A little over two decades ago, I signed a loyalty oath. In exchange for employment by the University of California, I pledged to “protect and defend the Constitutions of the United States of America and the State of California against all enemies, foreign and domestic.” The loyalty oath was a relic of the McCarthy era, and there is an entirely unpleasant episode in University of California history, from 1949-1951, in which non-signers were dismissed. It was entirely clear to me that to HR, the oath was a formality I was supposed to sign in an instant and hand over. But I thought for a long time about whether I could sign it in good faith, “without mental reservation.” In the end, I signed. Allegiance to a Constitution is allegiance to a principle, although I did not foresee the possibility of future amendments with which I might disagree. Allegiance to a flag is trickier — we are taught to pledge it every morning of our elementary school life, although I suspect for many children it is just a succession of syllables that one has gotten right if one has mastered the intonation. (I think Messaien, who notated birdsong, could have gotten a creditable piece out of the raw pitches of the Pledge of Allegiance.)
Loyalty to a flag is the subject of a kerfuffle at my alma mater. Some students in UCI student government patched together and passed a very poorly written piece of legislation removing all flags, but pointedly that of the United States, from a display area. What seemed like an enunciation of principle to them was anathema to others; I think that high in the minds of administrators was the awful prospect of being a Fox News headline for weeks or months. The Chancellor wrote the only letter he could have written, castigating the students and promising more and better flags at UCI “before too long.” Fox News approved. Unfortunately, its viewers did not get the message, and are now threatening the students with death.
Obviously, the students had their principles, enunciated them, and could do so freely — although their bill, once passed, was vetoed by another committee. But the question I have is counterintuitive: by choosing to go to a public university, did the students incur any obligation, however small, of loyalty to the institution, the State, or its symbols? If that obligation existed, was it large enough to be given any place in their thinking? Or was their attending UC a consumer choice, like selecting Levis jeans over Wranglers, and where one doesn’t give the jeans a second thought unless one has an unusually positive experience? Is attending a state school — the only Federal colleges and universities are military — any different in its requirements on the conscience than attending a private school?

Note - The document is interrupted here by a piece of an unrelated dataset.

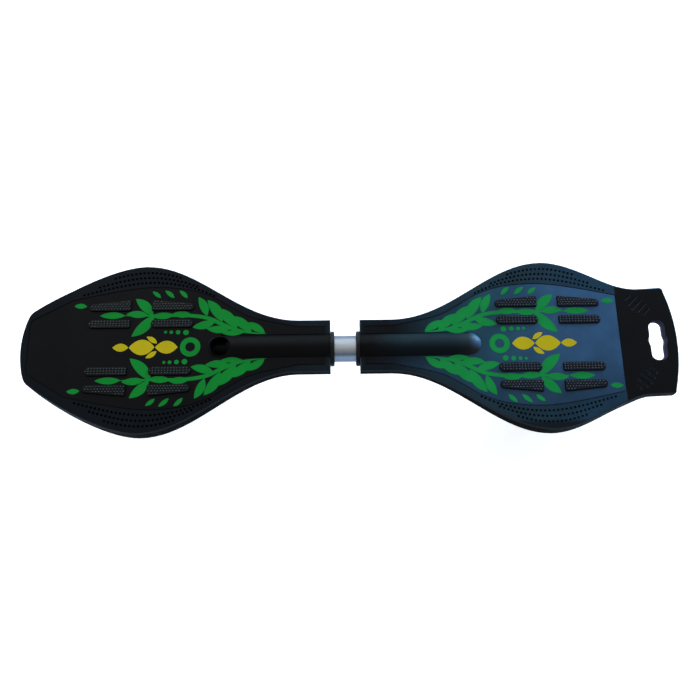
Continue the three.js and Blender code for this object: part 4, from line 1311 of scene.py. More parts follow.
        def width(y: float) -> float:
            """Gives half of the slot's width at a place across the board."""
            along = min(1.0, abs(y) / self.slot_bulge_reach)
            return self.slot_half + self.slot_bulge * (1 + math.cos(HALF_TURN * along)) / 2

        edge = [-straight + 2 * straight * step / steps for step in range(steps + 1)]
        radius = width(straight)
        ring = []
        for sign in (1, -1):
            ring.extend(Vector((centre + sign * width(y), sign * y, 0)) for y in edge)
            for step in range(1, turn):
                angle = HALF_TURN * step / turn
                across, beyond = radius * math.cos(angle), straight + radius * math.sin(angle)
                ring.append(Vector((centre + sign * across, sign * beyond, 0)))
        return ring

    def slot_lead(self, slot: Plan) -> Form:
        """Gives the rounded lead-in of the slot's upper rim, widest on the tail side.

        Args:
            slot: The slot's outline.

        Returns:
            The cutter.
        """
        top, centre = self.board.platform_z, self.reach - self.slot_back
        form = Form.slab(slot, top - self.slot_lead_floor, top + OVERCUT)
        for step in range(self.slot_lead_steps + 1):
            drop = self.slot_lead_depth * (1 - step / self.slot_lead_steps)
            share = 1 - math.sqrt(max(0.0, 1 - (1 - drop / self.slot_lead_depth) ** 2))
            grow = max(self.slot_lead_least, self.slot_lead_width * share)
            cutter = Form.slab(slot, top - drop, top + OVERCUT, -grow)
            for vert in cutter.mesh.verts:
                if vert.co.x > centre:
                    vert.co.x += self.slot_lead_shift * share
            form = form.joined(cutter)
        return form

    def grip_grooves(self) -> Form:
        """Gives the five slanting grip grooves on each side of the tail."""
        top, half = self.board.platform_z, self.grip_half
        back, across = self.grip_middle
        one_side = []
        for index, length in enumerate(self.grip_lengths):
            reach = length / 2
            corners = [Vector((-reach, -half, 0)), Vector((reach, -half, 0)), Vector((reach, half, 0)),
                       Vector((-reach, half, 0))]
            ring = rounded(corners, [half * self.grip_round_share] * 4, 6)
            groove = Form.slab(ring, top - self.grip_depth, top + self.grip_overcut)
            for vert in groove.mesh.verts:
                if vert.co.z < top:
                    vert.co.y *= self.grip_floor_share
                    vert.co.x -= math.copysign(half * self.grip_slope_share, vert.co.x)
            step = (index - (len(self.grip_lengths) - 1) / 2) * self.grip_pitch * math.sqrt(0.5)
            place = Matrix.Translation((self.reach - back + step, across - step, 0))
            one_side.append(groove.moved(place @ Matrix.Rotation(QUARTER_TURN / 2, 4, "Z")))
        return Form.gathered(one_side).on_both_sides()

    def lifted(self, form: Form) -> Form:
        """Raises the far end from a crease that runs straight across.

        Args:
            form: The level deck.

        Returns:
            The same form, kicked up.
        """
        mesh = form.mesh
        geometry = mesh.verts[:] + mesh.edges[:] + mesh.faces[:]
        bmesh.ops.bisect_plane(mesh, geom=geometry, dist=0.001 * MM, plane_co=(self.kick, 0, 0),
                               plane_no=Axis.X.value)
        for vert in mesh.verts:
            vert.co.z += max(0.0, vert.co.x - self.kick) * self.slope
        return form

    def build(self, shop: Workshop) -> None:
        """Builds and finishes the deck.

        Args:
            shop: The workshop that finishes pieces.
        """
        whole = self.shell().joined(self.underside(), self.ridge())
        whole = whole.cut(self.bores(), self.pockets(), self.groove(), self.creases(), self.dimples())
        if self.end is End.REAR:
            whole = self.tail(whole)
        whole = self.lifted(whole)
        self.mark_faces(whole)
        whole.moved(self.board.half(self.end))
        # The rear deck's finishes hold a painted slate sheen and painted shade.
        rim, panel = (FRONT_RIM, FRONT_PANEL) if self.end is End.FRONT else (REAR_RIM, REAR_PANEL)
        end = self.end.value
        shop.finish(whole, f"{end}_deck_moulding", rim, f"{end}_half", f"{end}_deck",
                    marked=(panel, EDGE, RIDGE, CUTOUT, UNDERSIDE))
        self.build_pads(shop)

    def by_cutout(self, point: Vector, normal: Vector, below: float) -> bool:
        """Tells whether a face lines a grip groove or the carry slot.

        Args:
            point: The face's middle.
            normal: Its outward direction.
            below: How far it lies below the tail's upper side.

        Returns:
            True for the walls of both and for the slot's lead-in.
        """
        by_slot = abs(point.y) < self.slot_zone[1]
        back, wide = self.slot_zone if by_slot else self.grip_zone
        level = normal.z > LEVEL and not (by_slot and below > self.flush)
        if self.end is End.FRONT or not 0 < below < self.cutout_depth or normal.z < self.cutout_tilt or level:
            return False
        out = point - Vector((self.reach - self.slot_back, 0, point.z))
        if below > self.cutout_rim and out.dot(normal) > 0:
            return False
        return self.reach - self.tail_zone < point.x < self.reach - back and abs(point.y) < wide

    def in_hollow(self, point: Vector, edge: Plan) -> bool:
        """Tells whether a point lies within the hollow below the deck, away from the bolt well.

        Args:
            point: The point.
            edge: One side of the deck's outline.

        Returns:
            True within the hollow.
        """
        end_border, side_border = self.hollow_border
        long, wide = self.well_zone
        by_well = abs(point.x - self.ridge_centre) < long and abs(point.y) < wide
        along = self.board.neck_end + OVERCUT < point.x < self.reach - end_border
        return along and not by_well and abs(point.y) < height_at(edge, point.x) - side_border

    def mark_faces(self, form: Form) -> None:
        """Marks each face with its finish; the edge, ridge and cut-out finishes hold painted highlights and
        painted shade.

        Args:
            form: The deck, drawn from the gap outwards.
        """
        side, edge, top = self.panel_side(), self.side(), self.board.platform_z
        ridge_end = self.ridge_centre + self.ridge_radius
        bmesh.ops.triangulate(form.mesh, faces=form.mesh.faces[:])
        form.mesh.normal_update()
        for face in form.mesh.faces:
            middle = face.calc_center_median()
            below = top + max(0.0, middle.x - self.kick) * self.slope - middle.z
            within = side[0].x < middle.x < side[-1].x and middle.z > top - MM
            if within and abs(middle.y) < height_at(side, middle.x):
                # The rear ridge is given its painted sheen, highlight and shade.
                raised = middle.x < ridge_end and middle.z > top + self.flush
                face.material_index = Mark.RIDGE if raised and self.end is End.REAR else Mark.PANEL
            # The cut-out walls get the painted highlight.
            elif self.by_cutout(middle, face.normal, below):
                face.material_index = Mark.CUTOUT
            elif below > self.wall and self.in_hollow(middle, edge):
                face.material_index = Mark.UNDERSIDE
            # The rounded top edge gets the painted edge highlight.
            elif 0 < below < self.edge_round and self.edge_tilt < face.normal.z < LEVEL:
                face.material_index = Mark.EDGE

    def build_pads(self, shop: Workshop) -> None:
        """Builds the eight grip pads with their nubs.

        Args:
            shop: The workshop that finishes pieces.
        """
        pads, top = self.pads, self.board.platform_z
        high = top + pads.height
        rubber = FRONT_GRIP if self.end is End.FRONT else REAR_GRIP
        for name in PAD_NAMES:
            base = pads.form(name, self.kick, top - pads.pocket + self.board.gap, high - pads.nub_rise)
            base.softened(pads.edge, 3, 60.0, where=lambda middle: middle.z > top)
            nubs = pads.nub_places(name, self.kick, high - pads.nub_radius)
            pad = base.joined(Form.balls(nubs, pads.nub_radius, 2))
            for form, is_left in ((pad, self.end is End.FRONT), (pad.mirrored(), self.end is End.REAR)):
                node = f"{self.end.value}_{'left' if is_left else 'right'}_{name}_pad"
                shop.finish(form.moved(self.board.half(self.end)), f"{node}_rubber", rubber,
                            f"{self.end.value}_half", node, smooth_deg=40)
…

The University of California has done its best to make the relationship between it and its students purely commercial. Its financial exactions on students are so great that there can be no reservoir of good will out of which loyalty might spring. Instead, students hand over their money (whether their own or the banks’), wash their hands, and move on. In exchange, say the Governor and the President, they will get a meal ticket to capitalist society. It is a quid pro quo transaction all the way; I can foresee a time when you can buy that meal ticket directly without the hindering formalities of professors and classes. As for the human emotion of loyalty, if it should still exist, the University has subcontracted its handling to its athletic department and its alumni association, both of which are here to extract still more money from students.

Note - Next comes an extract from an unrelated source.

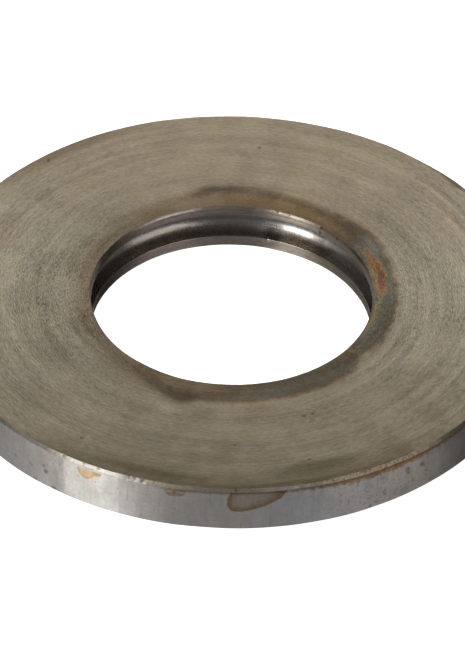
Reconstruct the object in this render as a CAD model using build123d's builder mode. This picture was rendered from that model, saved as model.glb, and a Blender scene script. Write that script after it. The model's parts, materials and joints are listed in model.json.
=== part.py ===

Because of this economic relation, which stunts the emotional relation, where can one find loyalty? In a world where the Presidentially lauded STEM disciplines do not, in fact, lead to jobs as a certainty — think of engineers after the “peace dividend,” or computer programmers deracinated and displaced by hungry H1-B visa-holders — is there really even an economic contract between student and university?

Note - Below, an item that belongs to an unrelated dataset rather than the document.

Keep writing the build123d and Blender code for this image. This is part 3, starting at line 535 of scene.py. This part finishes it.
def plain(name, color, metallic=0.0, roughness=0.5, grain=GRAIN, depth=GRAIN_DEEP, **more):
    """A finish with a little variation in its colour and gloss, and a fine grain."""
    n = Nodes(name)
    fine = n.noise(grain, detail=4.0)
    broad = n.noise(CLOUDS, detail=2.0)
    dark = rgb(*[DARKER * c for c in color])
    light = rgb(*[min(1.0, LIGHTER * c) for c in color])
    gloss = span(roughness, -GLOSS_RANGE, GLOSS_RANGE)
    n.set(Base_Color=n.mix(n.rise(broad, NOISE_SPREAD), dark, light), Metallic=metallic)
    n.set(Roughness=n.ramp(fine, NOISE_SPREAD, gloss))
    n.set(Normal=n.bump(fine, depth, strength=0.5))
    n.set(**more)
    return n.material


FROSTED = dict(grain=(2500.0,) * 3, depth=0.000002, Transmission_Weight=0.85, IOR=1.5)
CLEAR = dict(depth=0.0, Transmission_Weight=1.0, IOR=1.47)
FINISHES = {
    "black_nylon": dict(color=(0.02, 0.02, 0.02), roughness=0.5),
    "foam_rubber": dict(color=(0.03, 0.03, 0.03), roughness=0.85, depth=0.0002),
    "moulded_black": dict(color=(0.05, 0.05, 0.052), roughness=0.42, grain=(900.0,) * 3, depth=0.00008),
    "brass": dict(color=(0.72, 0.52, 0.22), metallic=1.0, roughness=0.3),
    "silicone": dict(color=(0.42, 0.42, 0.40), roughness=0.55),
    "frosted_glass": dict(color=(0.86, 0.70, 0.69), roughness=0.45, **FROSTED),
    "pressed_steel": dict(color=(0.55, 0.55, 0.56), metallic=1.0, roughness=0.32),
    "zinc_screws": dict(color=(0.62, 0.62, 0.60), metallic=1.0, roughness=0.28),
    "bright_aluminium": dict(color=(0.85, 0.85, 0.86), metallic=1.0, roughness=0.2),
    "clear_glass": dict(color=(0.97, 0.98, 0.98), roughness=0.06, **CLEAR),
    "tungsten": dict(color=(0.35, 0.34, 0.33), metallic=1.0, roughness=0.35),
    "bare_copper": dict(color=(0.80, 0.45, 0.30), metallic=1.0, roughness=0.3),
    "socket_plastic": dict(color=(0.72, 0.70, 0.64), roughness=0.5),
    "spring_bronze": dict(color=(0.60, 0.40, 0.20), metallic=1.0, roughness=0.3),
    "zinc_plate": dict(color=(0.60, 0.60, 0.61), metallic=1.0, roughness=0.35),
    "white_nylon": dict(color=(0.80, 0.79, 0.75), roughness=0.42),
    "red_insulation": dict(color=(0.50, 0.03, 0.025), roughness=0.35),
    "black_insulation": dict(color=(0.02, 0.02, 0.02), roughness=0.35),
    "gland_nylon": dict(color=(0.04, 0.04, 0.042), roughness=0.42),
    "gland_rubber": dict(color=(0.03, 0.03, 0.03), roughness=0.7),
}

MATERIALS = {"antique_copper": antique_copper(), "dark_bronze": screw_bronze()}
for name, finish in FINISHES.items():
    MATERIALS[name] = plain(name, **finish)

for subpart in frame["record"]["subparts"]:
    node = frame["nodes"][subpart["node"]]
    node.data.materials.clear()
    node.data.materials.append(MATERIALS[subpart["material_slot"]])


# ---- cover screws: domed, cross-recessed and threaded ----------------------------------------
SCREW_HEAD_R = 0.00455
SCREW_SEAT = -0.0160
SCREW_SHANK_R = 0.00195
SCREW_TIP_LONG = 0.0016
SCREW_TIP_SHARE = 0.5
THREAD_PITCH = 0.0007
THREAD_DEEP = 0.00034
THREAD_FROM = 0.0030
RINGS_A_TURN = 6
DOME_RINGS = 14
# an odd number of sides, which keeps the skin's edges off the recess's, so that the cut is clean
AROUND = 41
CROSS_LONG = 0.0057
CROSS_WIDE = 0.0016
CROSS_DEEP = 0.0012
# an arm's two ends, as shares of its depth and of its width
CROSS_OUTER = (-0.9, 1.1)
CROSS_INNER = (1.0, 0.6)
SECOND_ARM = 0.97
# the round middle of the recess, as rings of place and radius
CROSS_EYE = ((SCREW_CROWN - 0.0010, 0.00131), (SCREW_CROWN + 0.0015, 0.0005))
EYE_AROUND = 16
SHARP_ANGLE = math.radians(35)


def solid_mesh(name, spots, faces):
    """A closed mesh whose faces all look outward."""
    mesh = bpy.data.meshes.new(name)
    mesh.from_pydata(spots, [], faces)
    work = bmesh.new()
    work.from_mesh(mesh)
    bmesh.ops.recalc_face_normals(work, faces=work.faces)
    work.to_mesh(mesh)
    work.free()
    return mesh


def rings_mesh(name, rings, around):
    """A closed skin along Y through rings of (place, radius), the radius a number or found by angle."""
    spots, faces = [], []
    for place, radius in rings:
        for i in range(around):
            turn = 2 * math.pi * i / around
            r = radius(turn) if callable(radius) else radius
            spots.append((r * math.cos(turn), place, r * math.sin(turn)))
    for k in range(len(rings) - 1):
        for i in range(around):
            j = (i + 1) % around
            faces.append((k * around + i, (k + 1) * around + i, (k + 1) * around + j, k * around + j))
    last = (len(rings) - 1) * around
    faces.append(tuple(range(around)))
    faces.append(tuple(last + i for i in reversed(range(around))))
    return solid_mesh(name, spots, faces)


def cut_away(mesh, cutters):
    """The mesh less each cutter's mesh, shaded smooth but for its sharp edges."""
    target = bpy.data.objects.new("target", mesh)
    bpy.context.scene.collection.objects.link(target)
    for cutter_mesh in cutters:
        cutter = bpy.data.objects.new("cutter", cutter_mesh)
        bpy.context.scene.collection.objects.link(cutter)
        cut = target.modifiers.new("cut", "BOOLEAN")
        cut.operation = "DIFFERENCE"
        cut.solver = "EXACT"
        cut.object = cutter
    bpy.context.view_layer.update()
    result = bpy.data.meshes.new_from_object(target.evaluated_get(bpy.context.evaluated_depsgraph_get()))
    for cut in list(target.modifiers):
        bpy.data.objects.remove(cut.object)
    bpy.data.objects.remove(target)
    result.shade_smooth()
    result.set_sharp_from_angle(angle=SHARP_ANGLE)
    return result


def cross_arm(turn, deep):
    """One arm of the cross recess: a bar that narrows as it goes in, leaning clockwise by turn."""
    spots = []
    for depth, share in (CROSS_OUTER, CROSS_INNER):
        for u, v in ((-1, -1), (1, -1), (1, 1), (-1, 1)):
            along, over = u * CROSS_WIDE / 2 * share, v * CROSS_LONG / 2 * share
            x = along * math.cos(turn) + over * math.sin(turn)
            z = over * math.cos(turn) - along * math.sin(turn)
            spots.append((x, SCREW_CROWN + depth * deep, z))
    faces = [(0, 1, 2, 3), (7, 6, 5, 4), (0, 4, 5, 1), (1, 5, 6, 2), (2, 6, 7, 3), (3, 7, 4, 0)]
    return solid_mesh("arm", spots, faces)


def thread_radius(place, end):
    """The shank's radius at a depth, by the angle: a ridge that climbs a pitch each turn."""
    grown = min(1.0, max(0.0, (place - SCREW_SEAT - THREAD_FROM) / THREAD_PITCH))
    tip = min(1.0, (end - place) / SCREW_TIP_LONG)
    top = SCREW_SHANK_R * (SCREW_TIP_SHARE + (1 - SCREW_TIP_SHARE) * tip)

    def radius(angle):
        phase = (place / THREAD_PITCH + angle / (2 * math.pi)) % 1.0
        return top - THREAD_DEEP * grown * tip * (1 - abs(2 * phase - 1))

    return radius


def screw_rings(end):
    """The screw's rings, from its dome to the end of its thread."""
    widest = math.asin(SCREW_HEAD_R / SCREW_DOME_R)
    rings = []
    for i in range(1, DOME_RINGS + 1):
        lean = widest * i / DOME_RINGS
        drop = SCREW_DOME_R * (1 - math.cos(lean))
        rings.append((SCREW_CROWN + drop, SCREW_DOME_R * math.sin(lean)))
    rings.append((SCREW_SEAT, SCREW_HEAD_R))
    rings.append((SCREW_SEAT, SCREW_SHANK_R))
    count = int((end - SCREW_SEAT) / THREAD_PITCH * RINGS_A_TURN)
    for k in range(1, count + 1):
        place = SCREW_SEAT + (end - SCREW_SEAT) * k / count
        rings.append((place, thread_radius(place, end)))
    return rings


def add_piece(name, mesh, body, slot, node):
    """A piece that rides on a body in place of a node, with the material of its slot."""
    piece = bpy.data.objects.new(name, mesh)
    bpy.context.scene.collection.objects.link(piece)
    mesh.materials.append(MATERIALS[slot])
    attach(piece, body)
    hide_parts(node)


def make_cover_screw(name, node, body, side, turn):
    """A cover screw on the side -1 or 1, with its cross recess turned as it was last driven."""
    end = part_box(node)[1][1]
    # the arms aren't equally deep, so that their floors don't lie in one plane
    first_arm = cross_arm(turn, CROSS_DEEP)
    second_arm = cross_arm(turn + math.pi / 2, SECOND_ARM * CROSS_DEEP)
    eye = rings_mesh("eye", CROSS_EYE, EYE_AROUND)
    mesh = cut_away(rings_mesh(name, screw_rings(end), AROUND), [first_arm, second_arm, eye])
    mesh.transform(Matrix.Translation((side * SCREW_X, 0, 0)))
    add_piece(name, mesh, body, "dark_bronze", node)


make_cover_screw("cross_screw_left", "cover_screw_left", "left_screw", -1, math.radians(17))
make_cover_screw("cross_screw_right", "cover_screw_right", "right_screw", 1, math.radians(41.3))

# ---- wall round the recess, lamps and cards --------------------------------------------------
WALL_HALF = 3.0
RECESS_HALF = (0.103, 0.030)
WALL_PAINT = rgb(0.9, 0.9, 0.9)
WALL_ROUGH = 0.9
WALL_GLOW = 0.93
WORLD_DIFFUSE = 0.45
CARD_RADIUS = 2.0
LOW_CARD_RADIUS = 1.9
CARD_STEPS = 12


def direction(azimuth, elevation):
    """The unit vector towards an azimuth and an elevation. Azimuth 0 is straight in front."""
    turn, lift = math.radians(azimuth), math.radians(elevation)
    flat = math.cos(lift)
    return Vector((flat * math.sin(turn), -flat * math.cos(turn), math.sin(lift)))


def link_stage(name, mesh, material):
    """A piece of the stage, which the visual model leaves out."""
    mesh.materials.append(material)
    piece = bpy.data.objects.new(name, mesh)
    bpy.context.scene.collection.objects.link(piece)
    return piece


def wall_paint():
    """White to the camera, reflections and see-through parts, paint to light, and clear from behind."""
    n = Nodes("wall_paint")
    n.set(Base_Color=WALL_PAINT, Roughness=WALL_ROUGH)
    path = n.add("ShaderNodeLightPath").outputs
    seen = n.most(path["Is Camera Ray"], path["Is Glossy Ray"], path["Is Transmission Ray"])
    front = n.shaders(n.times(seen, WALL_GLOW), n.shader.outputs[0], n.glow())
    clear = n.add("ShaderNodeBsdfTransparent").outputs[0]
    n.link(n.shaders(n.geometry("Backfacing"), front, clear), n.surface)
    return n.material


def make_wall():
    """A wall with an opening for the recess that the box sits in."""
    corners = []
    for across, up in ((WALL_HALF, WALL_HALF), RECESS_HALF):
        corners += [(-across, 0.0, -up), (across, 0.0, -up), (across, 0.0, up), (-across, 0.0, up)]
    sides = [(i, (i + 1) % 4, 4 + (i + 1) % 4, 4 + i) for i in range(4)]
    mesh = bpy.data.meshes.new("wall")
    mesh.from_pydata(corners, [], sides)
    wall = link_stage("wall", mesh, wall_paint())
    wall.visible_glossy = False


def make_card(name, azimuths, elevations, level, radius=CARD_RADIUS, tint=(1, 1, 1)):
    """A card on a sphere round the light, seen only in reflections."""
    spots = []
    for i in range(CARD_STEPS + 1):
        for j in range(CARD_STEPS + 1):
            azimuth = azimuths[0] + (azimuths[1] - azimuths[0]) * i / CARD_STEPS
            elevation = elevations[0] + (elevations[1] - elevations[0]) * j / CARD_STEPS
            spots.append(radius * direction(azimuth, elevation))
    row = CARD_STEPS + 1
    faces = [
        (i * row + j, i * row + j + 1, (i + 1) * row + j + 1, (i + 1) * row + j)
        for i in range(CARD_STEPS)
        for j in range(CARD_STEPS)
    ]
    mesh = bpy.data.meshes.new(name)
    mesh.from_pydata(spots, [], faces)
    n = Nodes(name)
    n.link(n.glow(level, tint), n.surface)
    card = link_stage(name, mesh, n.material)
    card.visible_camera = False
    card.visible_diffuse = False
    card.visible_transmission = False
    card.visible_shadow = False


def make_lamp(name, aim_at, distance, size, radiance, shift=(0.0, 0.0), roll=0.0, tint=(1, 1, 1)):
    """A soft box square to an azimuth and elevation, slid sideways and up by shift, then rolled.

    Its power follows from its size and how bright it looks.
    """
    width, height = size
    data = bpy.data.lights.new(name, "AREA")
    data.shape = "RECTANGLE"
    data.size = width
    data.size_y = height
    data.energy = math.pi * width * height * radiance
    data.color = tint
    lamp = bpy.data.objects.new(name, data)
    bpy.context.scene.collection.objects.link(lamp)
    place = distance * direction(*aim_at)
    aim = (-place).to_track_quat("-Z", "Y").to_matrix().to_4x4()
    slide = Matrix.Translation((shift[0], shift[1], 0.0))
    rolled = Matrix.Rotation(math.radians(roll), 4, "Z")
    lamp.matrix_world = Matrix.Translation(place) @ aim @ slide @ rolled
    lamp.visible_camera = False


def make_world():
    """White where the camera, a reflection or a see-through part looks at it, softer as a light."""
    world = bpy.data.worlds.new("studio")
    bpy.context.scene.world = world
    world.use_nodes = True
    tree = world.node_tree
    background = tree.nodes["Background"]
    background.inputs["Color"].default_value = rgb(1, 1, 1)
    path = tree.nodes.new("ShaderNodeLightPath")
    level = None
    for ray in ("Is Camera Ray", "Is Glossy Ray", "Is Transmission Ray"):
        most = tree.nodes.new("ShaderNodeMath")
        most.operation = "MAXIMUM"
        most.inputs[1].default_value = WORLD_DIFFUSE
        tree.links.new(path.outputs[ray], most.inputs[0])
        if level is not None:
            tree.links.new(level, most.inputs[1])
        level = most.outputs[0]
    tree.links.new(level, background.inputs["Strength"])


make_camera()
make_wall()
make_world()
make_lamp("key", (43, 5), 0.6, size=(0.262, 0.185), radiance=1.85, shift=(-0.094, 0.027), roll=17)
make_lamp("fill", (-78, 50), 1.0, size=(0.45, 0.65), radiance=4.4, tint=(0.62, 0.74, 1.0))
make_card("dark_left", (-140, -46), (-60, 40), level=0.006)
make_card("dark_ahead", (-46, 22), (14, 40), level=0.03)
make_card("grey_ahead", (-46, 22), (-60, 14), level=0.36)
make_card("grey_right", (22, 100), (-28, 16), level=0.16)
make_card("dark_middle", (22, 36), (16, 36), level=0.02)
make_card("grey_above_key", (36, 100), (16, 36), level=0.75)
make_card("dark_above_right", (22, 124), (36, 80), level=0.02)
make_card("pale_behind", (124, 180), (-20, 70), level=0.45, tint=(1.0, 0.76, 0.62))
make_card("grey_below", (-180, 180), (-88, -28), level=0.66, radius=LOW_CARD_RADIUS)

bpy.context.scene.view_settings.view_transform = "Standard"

So, I think that there is a generational gap between me and the drafters of the anti-flag bill. Even before I signed the loyalty oath, I had a sense that the University had given more to me than I could possibly give it in return. If the United States and the State of California made it possible, I owed something to them. Despite the idealism of the drafters of the flag bill, I don’t think they felt they owed anything to the University, the State, or the United States. Thanks to institutional greed and governmental defunding, the drafters felt themselves to be free agents. That is a heady jumping off point from which to mount a critique — one from which it is too easy to fall.